* WHAT YOU HAVE TO DO: Below is the data. Give it again, complete and exact.

* GIVEN INFORMATION:

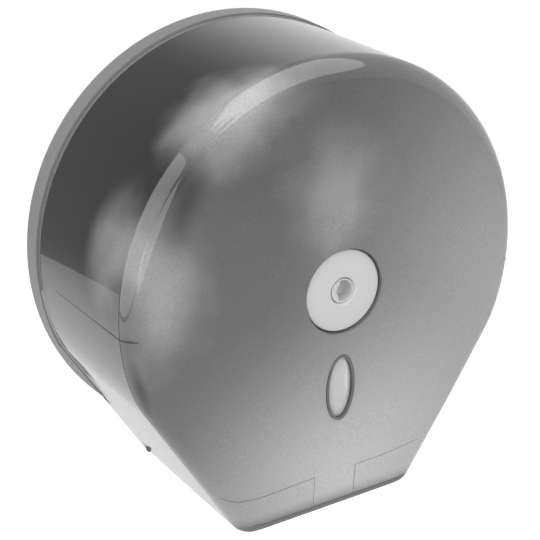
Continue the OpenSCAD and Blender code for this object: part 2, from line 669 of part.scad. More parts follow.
module cover_shell() color([0.45, 0.46, 0.48, 0.6]) out() difference() {
    union() {
        skin_solid(shell_t);
        translate([0, 0, cup_back]) cylinder(d = recess_d + 2 * cup_wall, h = cup_l);
        both_sides() hinge_boss();
        both_sides() guide_rib();
    }
    rotate([90, 0, 90]) translate([0, 0, -far / 2]) linear_extrude(far) polygon([
        [notch_end, -1], [notch_end, lip_z], [plate_r, lip_z + seam_rise], [far, lip_z + seam_rise], [far, -1],
    ]);
    difference() {
        translate([-far / 2, hinge_up - far, -1]) cube([far, far, hinge_y + 1]);
        translate([-far, hinge_up, hinge_y]) rotate([0, 90, 0]) cylinder(r = swing_r, h = 2 * far);
    }
    translate([0, -drop - shell_t, 0]) rotate([-90, 0, 0]) mirror([0, 1, 0]) linear_extrude(mouth_cut)
        polygon([
            [-mouth_back_x, -1], [mouth_back_x, -1], [mouth_mid_x, corner_start], [mouth_front_x, mouth_front_z],
            [-mouth_front_x, mouth_front_z], [-mouth_mid_x, corner_start],
        ]);
    both_sides() translate([boss_x - 1, hinge_up, hinge_y]) rotate([0, 90, 0])
        cylinder(r = pin_d / 2 + run_fit, h = pin_in + free_gap + 1.5);
    recess_cut();
    for (a = [90:120:330]) rotate([0, 0, a]) translate([housing_screw_pcd / 2, 0, cup_back - 1])
        cylinder(d = housing_screw_d, h = 4 + cup_floor);
    translate([0, window_z, cover_depth - far / 2]) linear_extrude(far) oval(window_w, window_h);
}

back_plate();
spindle_post();
spindle_screws();
thrust_washer();
core_adapter();
adapter_clip();
lock_strike();
strike_screws();
hinge_pins();
cover_shell();
window_frame();
window_lens();
tear_bar_left();
tear_bar_right();
lock_disc();
lock_housing();
housing_screws();
lock_barrel();
barrel_clip();
lock_cam();
cam_screw();
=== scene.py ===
"""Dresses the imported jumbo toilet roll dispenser: finer forms, finishes, floor, lamps and camera."""

from __future__ import annotations

import logging
import math
from dataclasses import dataclass, field
from enum import Enum
from functools import reduce
from typing import Iterable, Sequence

import bmesh
import bpy
import numpy as np
from mathutils import Matrix, Quaternion, Vector


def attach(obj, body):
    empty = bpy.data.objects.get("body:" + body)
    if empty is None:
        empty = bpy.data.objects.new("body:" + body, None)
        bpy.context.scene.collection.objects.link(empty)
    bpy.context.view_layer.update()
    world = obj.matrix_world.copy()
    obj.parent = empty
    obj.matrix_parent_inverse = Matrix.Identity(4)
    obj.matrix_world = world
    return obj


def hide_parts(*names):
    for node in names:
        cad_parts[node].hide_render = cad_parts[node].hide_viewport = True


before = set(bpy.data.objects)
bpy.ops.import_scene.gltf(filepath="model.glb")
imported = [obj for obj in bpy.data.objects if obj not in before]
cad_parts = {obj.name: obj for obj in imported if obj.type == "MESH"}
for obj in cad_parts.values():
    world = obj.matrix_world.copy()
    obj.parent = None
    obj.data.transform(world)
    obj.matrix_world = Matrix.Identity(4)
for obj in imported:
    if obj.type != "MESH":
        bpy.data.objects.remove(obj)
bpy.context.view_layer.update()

LOG = logging.getLogger("dispenser")
MM = 0.001
# Edges over this angle stay sharp.
SHARP = math.radians(32)
# Points nearer than this, in metres, are one.
WELD = 1e-7
# Sizes of cutting tools, in millimetres: larger than the part, how far a tool starts outside what it
# cuts, and how far a line's tool stands out of the surface.
BIG = 400.0
PAST = 1.0
PROUD = 0.6
# Radius that stands for the axis in a turned profile, and points round a rod.
AXIS = 0.001
ROD_STEPS = 64

Point = Sequence[float]
Triple = tuple[float, float, float]
Obj = bpy.types.Object
Tree = bpy.types.NodeTree
Socket = bpy.types.NodeSocket


# Mesh helpers. Drawings use millimetres: x across, y up, z away from the wall.


def to_metres(points: Iterable[Point]) -> list[Triple]:
    """Turns drawing points into metres in the part's own frame.

    Args:
        points: Points as (across, up, out from the wall), in millimetres.

    Returns:
        The same points in metres, with the wall's outward direction along -Y.
    """
    return [(x * MM, -z * MM, y * MM) for x, y, z in points]


def make_object(name: str, points: Iterable[Point], faces: Sequence[Sequence[int]]) -> Obj:
    """Makes a mesh object from drawing points.

    Args:
        name: The object's name.
        points: Points in the drawing's millimetres.
        faces: Corner numbers of each face.

    Returns:
        The new object, linked to the scene.
    """
    mesh = bpy.data.meshes.new(name)
    mesh.from_pydata(to_metres(points), [], [list(f) for f in faces])
    mesh.validate()
    obj = bpy.data.objects.new(name, mesh)
    bpy.context.scene.collection.objects.link(obj)
    return obj


def outward(obj: Obj) -> Obj:
    """Welds a closed mesh and turns its faces outwards.

    Args:
        obj: The object whose mesh is changed.

    Returns:
        The same object.
    """
    work = bmesh.new()
    work.from_mesh(obj.data)
    bmesh.ops.remove_doubles(work, verts=work.verts, dist=WELD)
    bmesh.ops.recalc_face_normals(work, faces=work.faces)
    if work.calc_volume(signed=True) < 0:
        bmesh.ops.reverse_faces(work, faces=work.faces)
    work.to_mesh(obj.data)
    work.free()
    return obj


def revolve(name: str, profile: Sequence[Point], steps: int = 128) -> Obj:
    """Turns a closed profile about the roll's axis.

    Args:
        name: The object's name.
        profile: Points (radius, distance from the wall), closed end to start.
        steps: Number of steps round the axis.

    Returns:
        The turned object.
    """
    count = len(profile)
    points, faces = [], []
    for i in range(steps):
        a = 2 * math.pi * i / steps
        points.extend((r * math.cos(a), r * math.sin(a), z) for r, z in profile)
        here, there = i * count, ((i + 1) % steps) * count
        for j in range(count):
            k = (j + 1) % count
            faces.append((here + j, here + k, there + k, there + j))
    return outward(make_object(name, points, faces))


class Along(Enum):
    """The direction in which a flat drawing is drawn out, with the order of its own two axes."""

    OUT = (0, 1, 2)
    ACROSS = (1, 2, 0)
    UP = (0, 2, 1)


def prism(name: str, outline: Sequence[Point], low: float, high: float, along: Along = Along.OUT) -> Obj:
    """Draws a flat outline out between two positions.

    Args:
        name: The object's name.
        outline: Points in the plane square to the direction.
        low: Where it starts along the direction.
        high: Where it ends.
        along: The direction.

    Returns:
        The closed prism.
    """
    n = len(outline)
    points = np.zeros((2 * n, 3))
    points[:, along.value[:2]] = list(outline) * 2
    points[:n, along.value[2]] = low
    points[n:, along.value[2]] = high
    faces = [(i, (i + 1) % n, n + (i + 1) % n, n + i) for i in range(n)]
    faces += [tuple(reversed(range(n))), tuple(range(n, 2 * n))]
    return outward(make_object(name, points.tolist(), faces))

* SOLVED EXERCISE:
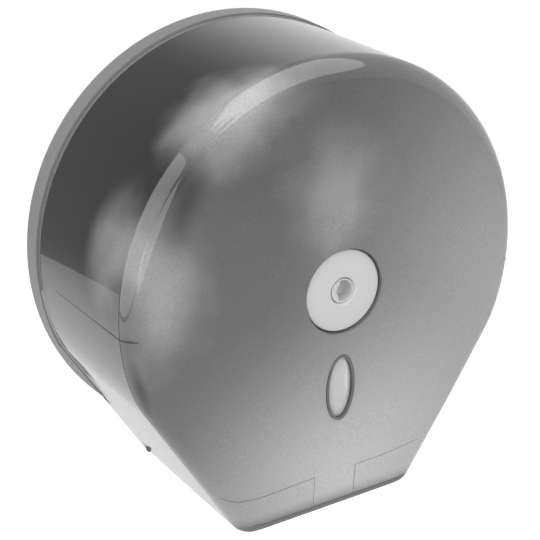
Continue the OpenSCAD and Blender code for this object: part 2, from line 669 of part.scad. More parts follow.
module cover_shell() color([0.45, 0.46, 0.48, 0.6]) out() difference() {
    union() {
        skin_solid(shell_t);
        translate([0, 0, cup_back]) cylinder(d = recess_d + 2 * cup_wall, h = cup_l);
        both_sides() hinge_boss();
        both_sides() guide_rib();
    }
    rotate([90, 0, 90]) translate([0, 0, -far / 2]) linear_extrude(far) polygon([
        [notch_end, -1], [notch_end, lip_z], [plate_r, lip_z + seam_rise], [far, lip_z + seam_rise], [far, -1],
    ]);
    difference() {
        translate([-far / 2, hinge_up - far, -1]) cube([far, far, hinge_y + 1]);
        translate([-far, hinge_up, hinge_y]) rotate([0, 90, 0]) cylinder(r = swing_r, h = 2 * far);
    }
    translate([0, -drop - shell_t, 0]) rotate([-90, 0, 0]) mirror([0, 1, 0]) linear_extrude(mouth_cut)
        polygon([
            [-mouth_back_x, -1], [mouth_back_x, -1], [mouth_mid_x, corner_start], [mouth_front_x, mouth_front_z],
            [-mouth_front_x, mouth_front_z], [-mouth_mid_x, corner_start],
        ]);
    both_sides() translate([boss_x - 1, hinge_up, hinge_y]) rotate([0, 90, 0])
        cylinder(r = pin_d / 2 + run_fit, h = pin_in + free_gap + 1.5);
    recess_cut();
    for (a = [90:120:330]) rotate([0, 0, a]) translate([housing_screw_pcd / 2, 0, cup_back - 1])
        cylinder(d = housing_screw_d, h = 4 + cup_floor);
    translate([0, window_z, cover_depth - far / 2]) linear_extrude(far) oval(window_w, window_h);
}

back_plate();
spindle_post();
spindle_screws();
thrust_washer();
core_adapter();
adapter_clip();
lock_strike();
strike_screws();
hinge_pins();
cover_shell();
window_frame();
window_lens();
tear_bar_left();
tear_bar_right();
lock_disc();
lock_housing();
housing_screws();
lock_barrel();
barrel_clip();
lock_cam();
cam_screw();
=== scene.py ===
"""Dresses the imported jumbo toilet roll dispenser: finer forms, finishes, floor, lamps and camera."""

from __future__ import annotations

import logging
import math
from dataclasses import dataclass, field
from enum import Enum
from functools import reduce
from typing import Iterable, Sequence

import bmesh
import bpy
import numpy as np
from mathutils import Matrix, Quaternion, Vector


def attach(obj, body):
    empty = bpy.data.objects.get("body:" + body)
    if empty is None:
        empty = bpy.data.objects.new("body:" + body, None)
        bpy.context.scene.collection.objects.link(empty)
    bpy.context.view_layer.update()
    world = obj.matrix_world.copy()
    obj.parent = empty
    obj.matrix_parent_inverse = Matrix.Identity(4)
    obj.matrix_world = world
    return obj


def hide_parts(*names):
    for node in names:
        cad_parts[node].hide_render = cad_parts[node].hide_viewport = True


before = set(bpy.data.objects)
bpy.ops.import_scene.gltf(filepath="model.glb")
imported = [obj for obj in bpy.data.objects if obj not in before]
cad_parts = {obj.name: obj for obj in imported if obj.type == "MESH"}
for obj in cad_parts.values():
    world = obj.matrix_world.copy()
    obj.parent = None
    obj.data.transform(world)
    obj.matrix_world = Matrix.Identity(4)
for obj in imported:
    if obj.type != "MESH":
        bpy.data.objects.remove(obj)
bpy.context.view_layer.update()

LOG = logging.getLogger("dispenser")
MM = 0.001
# Edges over this angle stay sharp.
SHARP = math.radians(32)
# Points nearer than this, in metres, are one.
WELD = 1e-7
# Sizes of cutting tools, in millimetres: larger than the part, how far a tool starts outside what it
# cuts, and how far a line's tool stands out of the surface.
BIG = 400.0
PAST = 1.0
PROUD = 0.6
# Radius that stands for the axis in a turned profile, and points round a rod.
AXIS = 0.001
ROD_STEPS = 64

Point = Sequence[float]
Triple = tuple[float, float, float]
Obj = bpy.types.Object
Tree = bpy.types.NodeTree
Socket = bpy.types.NodeSocket


# Mesh helpers. Drawings use millimetres: x across, y up, z away from the wall.


def to_metres(points: Iterable[Point]) -> list[Triple]:
    """Turns drawing points into metres in the part's own frame.

    Args:
        points: Points as (across, up, out from the wall), in millimetres.

    Returns:
        The same points in metres, with the wall's outward direction along -Y.
    """
    return [(x * MM, -z * MM, y * MM) for x, y, z in points]


def make_object(name: str, points: Iterable[Point], faces: Sequence[Sequence[int]]) -> Obj:
    """Makes a mesh object from drawing points.

    Args:
        name: The object's name.
        points: Points in the drawing's millimetres.
        faces: Corner numbers of each face.

    Returns:
        The new object, linked to the scene.
    """
    mesh = bpy.data.meshes.new(name)
    mesh.from_pydata(to_metres(points), [], [list(f) for f in faces])
    mesh.validate()
    obj = bpy.data.objects.new(name, mesh)
    bpy.context.scene.collection.objects.link(obj)
    return obj


def outward(obj: Obj) -> Obj:
    """Welds a closed mesh and turns its faces outwards.

    Args:
        obj: The object whose mesh is changed.

    Returns:
        The same object.
    """
    work = bmesh.new()
    work.from_mesh(obj.data)
    bmesh.ops.remove_doubles(work, verts=work.verts, dist=WELD)
    bmesh.ops.recalc_face_normals(work, faces=work.faces)
    if work.calc_volume(signed=True) < 0:
        bmesh.ops.reverse_faces(work, faces=work.faces)
    work.to_mesh(obj.data)
    work.free()
    return obj


def revolve(name: str, profile: Sequence[Point], steps: int = 128) -> Obj:
    """Turns a closed profile about the roll's axis.

    Args:
        name: The object's name.
        profile: Points (radius, distance from the wall), closed end to start.
        steps: Number of steps round the axis.

    Returns:
        The turned object.
    """
    count = len(profile)
    points, faces = [], []
    for i in range(steps):
        a = 2 * math.pi * i / steps
        points.extend((r * math.cos(a), r * math.sin(a), z) for r, z in profile)
        here, there = i * count, ((i + 1) % steps) * count
        for j in range(count):
            k = (j + 1) % count
            faces.append((here + j, here + k, there + k, there + j))
    return outward(make_object(name, points, faces))


class Along(Enum):
    """The direction in which a flat drawing is drawn out, with the order of its own two axes."""

    OUT = (0, 1, 2)
    ACROSS = (1, 2, 0)
    UP = (0, 2, 1)


def prism(name: str, outline: Sequence[Point], low: float, high: float, along: Along = Along.OUT) -> Obj:
    """Draws a flat outline out between two positions.

    Args:
        name: The object's name.
        outline: Points in the plane square to the direction.
        low: Where it starts along the direction.
        high: Where it ends.
        along: The direction.

    Returns:
        The closed prism.
    """
    n = len(outline)
    points = np.zeros((2 * n, 3))
    points[:, along.value[:2]] = list(outline) * 2
    points[:n, along.value[2]] = low
    points[n:, along.value[2]] = high
    faces = [(i, (i + 1) % n, n + (i + 1) % n, n + i) for i in range(n)]
    faces += [tuple(reversed(range(n))), tuple(range(n, 2 * n))]
    return outward(make_object(name, points.tolist(), faces))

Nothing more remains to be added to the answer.